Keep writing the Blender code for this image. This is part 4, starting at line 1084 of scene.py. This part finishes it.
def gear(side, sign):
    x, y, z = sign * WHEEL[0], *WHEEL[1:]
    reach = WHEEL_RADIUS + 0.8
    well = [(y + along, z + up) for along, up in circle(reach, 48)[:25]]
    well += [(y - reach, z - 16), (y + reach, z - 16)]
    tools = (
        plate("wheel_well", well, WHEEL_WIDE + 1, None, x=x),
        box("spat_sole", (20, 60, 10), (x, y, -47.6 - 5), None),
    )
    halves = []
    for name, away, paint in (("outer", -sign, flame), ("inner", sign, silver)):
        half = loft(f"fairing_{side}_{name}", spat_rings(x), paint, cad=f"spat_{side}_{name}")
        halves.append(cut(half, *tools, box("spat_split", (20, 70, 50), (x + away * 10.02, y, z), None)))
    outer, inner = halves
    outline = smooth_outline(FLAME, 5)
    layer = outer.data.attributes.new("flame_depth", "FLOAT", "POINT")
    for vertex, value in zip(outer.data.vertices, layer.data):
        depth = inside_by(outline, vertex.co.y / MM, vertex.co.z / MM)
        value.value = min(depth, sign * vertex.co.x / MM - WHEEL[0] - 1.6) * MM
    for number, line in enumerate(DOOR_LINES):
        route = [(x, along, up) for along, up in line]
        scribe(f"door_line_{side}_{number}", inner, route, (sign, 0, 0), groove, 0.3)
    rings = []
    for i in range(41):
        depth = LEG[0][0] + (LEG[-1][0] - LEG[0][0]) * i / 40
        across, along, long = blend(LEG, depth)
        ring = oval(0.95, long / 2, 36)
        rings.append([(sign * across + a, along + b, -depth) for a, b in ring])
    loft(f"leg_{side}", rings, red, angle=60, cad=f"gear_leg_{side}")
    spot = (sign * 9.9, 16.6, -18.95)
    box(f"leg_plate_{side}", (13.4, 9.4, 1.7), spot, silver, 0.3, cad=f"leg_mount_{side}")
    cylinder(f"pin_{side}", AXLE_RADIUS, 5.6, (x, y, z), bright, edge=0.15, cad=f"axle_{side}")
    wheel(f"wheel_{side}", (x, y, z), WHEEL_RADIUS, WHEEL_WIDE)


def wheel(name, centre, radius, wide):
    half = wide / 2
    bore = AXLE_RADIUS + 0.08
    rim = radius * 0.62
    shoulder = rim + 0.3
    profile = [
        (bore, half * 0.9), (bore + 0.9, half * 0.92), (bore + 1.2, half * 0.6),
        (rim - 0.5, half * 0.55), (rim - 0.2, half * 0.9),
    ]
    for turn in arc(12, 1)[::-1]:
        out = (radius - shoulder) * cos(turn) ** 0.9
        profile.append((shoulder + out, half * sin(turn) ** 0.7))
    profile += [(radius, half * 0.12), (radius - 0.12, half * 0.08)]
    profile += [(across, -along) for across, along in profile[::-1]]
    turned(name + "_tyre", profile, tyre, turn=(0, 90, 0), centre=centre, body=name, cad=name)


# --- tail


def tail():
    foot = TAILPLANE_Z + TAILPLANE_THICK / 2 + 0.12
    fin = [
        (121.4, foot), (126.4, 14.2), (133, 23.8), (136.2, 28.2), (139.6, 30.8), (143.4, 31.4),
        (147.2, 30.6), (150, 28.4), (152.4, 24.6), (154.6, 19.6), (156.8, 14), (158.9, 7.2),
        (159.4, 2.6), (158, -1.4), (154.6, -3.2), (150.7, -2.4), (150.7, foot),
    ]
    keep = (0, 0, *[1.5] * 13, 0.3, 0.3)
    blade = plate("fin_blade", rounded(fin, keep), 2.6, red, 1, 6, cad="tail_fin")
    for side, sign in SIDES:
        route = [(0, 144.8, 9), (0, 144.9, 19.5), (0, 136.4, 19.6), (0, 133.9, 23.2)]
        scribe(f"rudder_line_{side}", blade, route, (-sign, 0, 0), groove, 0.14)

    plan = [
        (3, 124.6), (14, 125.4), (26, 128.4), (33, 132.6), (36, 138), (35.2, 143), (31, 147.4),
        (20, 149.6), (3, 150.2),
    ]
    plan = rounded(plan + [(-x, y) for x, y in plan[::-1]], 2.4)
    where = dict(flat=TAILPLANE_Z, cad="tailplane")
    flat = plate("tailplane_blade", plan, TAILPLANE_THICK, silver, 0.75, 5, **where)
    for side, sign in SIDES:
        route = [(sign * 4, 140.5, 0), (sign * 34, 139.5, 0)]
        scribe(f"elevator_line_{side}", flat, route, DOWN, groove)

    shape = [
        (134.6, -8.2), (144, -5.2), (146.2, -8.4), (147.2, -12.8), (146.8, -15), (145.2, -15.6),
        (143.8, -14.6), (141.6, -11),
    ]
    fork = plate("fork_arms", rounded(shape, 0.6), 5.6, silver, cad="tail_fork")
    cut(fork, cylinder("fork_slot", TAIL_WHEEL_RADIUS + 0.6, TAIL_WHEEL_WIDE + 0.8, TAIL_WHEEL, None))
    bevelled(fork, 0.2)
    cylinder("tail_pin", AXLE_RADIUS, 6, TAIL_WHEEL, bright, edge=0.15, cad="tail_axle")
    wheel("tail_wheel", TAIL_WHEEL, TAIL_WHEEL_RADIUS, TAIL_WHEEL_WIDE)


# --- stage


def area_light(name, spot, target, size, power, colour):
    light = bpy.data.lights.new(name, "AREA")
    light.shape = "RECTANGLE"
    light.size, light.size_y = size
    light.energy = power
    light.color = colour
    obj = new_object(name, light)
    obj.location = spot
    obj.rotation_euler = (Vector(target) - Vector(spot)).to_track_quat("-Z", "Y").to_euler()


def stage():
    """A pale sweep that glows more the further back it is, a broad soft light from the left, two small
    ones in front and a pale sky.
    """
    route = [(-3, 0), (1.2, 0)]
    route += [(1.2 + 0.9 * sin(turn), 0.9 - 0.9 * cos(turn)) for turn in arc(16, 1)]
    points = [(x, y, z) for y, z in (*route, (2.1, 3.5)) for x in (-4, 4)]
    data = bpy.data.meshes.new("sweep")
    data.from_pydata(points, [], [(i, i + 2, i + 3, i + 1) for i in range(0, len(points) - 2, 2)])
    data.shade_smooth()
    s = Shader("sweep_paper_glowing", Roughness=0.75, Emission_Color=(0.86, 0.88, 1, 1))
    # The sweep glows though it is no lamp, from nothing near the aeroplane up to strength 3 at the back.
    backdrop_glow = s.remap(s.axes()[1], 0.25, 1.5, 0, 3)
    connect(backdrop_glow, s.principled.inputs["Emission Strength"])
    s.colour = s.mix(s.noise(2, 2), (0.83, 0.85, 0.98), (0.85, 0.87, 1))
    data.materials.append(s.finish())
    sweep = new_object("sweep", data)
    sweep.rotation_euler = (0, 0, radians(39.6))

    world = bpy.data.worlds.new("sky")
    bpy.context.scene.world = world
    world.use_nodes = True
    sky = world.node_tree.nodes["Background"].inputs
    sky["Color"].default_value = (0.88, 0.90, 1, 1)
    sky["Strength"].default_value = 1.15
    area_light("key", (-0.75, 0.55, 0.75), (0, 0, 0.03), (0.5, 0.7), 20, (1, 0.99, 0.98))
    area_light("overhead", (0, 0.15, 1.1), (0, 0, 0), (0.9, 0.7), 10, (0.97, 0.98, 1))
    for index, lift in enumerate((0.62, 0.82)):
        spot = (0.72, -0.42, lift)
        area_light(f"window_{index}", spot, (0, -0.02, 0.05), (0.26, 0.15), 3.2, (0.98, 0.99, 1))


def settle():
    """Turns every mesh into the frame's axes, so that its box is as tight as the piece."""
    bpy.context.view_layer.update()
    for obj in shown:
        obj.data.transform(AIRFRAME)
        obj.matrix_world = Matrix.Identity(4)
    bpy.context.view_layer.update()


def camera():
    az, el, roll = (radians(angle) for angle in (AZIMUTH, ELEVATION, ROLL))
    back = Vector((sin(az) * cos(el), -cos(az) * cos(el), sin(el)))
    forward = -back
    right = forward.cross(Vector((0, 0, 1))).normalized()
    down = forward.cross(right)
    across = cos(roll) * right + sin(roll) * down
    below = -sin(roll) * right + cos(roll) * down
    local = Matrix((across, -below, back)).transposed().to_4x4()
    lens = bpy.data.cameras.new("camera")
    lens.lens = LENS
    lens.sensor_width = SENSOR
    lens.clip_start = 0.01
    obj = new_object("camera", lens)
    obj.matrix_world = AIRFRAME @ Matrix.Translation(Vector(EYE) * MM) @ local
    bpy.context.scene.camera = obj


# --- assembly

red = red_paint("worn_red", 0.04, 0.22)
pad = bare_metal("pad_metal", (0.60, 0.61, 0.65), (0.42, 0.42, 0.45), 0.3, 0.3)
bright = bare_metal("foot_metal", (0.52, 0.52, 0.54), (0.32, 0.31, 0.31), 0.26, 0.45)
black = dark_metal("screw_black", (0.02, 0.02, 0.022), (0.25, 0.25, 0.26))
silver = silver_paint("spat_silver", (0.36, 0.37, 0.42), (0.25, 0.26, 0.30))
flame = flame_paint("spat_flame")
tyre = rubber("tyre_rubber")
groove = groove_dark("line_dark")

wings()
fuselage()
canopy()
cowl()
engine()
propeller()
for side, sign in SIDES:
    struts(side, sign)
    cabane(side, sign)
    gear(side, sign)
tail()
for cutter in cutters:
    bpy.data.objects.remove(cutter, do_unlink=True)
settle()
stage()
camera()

##########

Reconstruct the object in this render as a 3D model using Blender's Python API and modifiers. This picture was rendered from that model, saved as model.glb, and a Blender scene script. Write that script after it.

##########

Given instruction:
Proceeding from the line containing "Keep writing the" through the line containing "z), WHEEL_RADIUS, WHEEL_WIDE)", transcribe the lines above exactly, both end lines included.

Answer to the problem:
Keep writing the Blender code for this image. This is part 4, starting at line 1084 of scene.py. This part finishes it.
def gear(side, sign):
    x, y, z = sign * WHEEL[0], *WHEEL[1:]
    reach = WHEEL_RADIUS + 0.8
    well = [(y + along, z + up) for along, up in circle(reach, 48)[:25]]
    well += [(y - reach, z - 16), (y + reach, z - 16)]
    tools = (
        plate("wheel_well", well, WHEEL_WIDE + 1, None, x=x),
        box("spat_sole", (20, 60, 10), (x, y, -47.6 - 5), None),
    )
    halves = []
    for name, away, paint in (("outer", -sign, flame), ("inner", sign, silver)):
        half = loft(f"fairing_{side}_{name}", spat_rings(x), paint, cad=f"spat_{side}_{name}")
        halves.append(cut(half, *tools, box("spat_split", (20, 70, 50), (x + away * 10.02, y, z), None)))
    outer, inner = halves
    outline = smooth_outline(FLAME, 5)
    layer = outer.data.attributes.new("flame_depth", "FLOAT", "POINT")
    for vertex, value in zip(outer.data.vertices, layer.data):
        depth = inside_by(outline, vertex.co.y / MM, vertex.co.z / MM)
        value.value = min(depth, sign * vertex.co.x / MM - WHEEL[0] - 1.6) * MM
    for number, line in enumerate(DOOR_LINES):
        route = [(x, along, up) for along, up in line]
        scribe(f"door_line_{side}_{number}", inner, route, (sign, 0, 0), groove, 0.3)
    rings = []
    for i in range(41):
        depth = LEG[0][0] + (LEG[-1][0] - LEG[0][0]) * i / 40
        across, along, long = blend(LEG, depth)
        ring = oval(0.95, long / 2, 36)
        rings.append([(sign * across + a, along + b, -depth) for a, b in ring])
    loft(f"leg_{side}", rings, red, angle=60, cad=f"gear_leg_{side}")
    spot = (sign * 9.9, 16.6, -18.95)
    box(f"leg_plate_{side}", (13.4, 9.4, 1.7), spot, silver, 0.3, cad=f"leg_mount_{side}")
    cylinder(f"pin_{side}", AXLE_RADIUS, 5.6, (x, y, z), bright, edge=0.15, cad=f"axle_{side}")
    wheel(f"wheel_{side}", (x, y, z), WHEEL_RADIUS, WHEEL_WIDE)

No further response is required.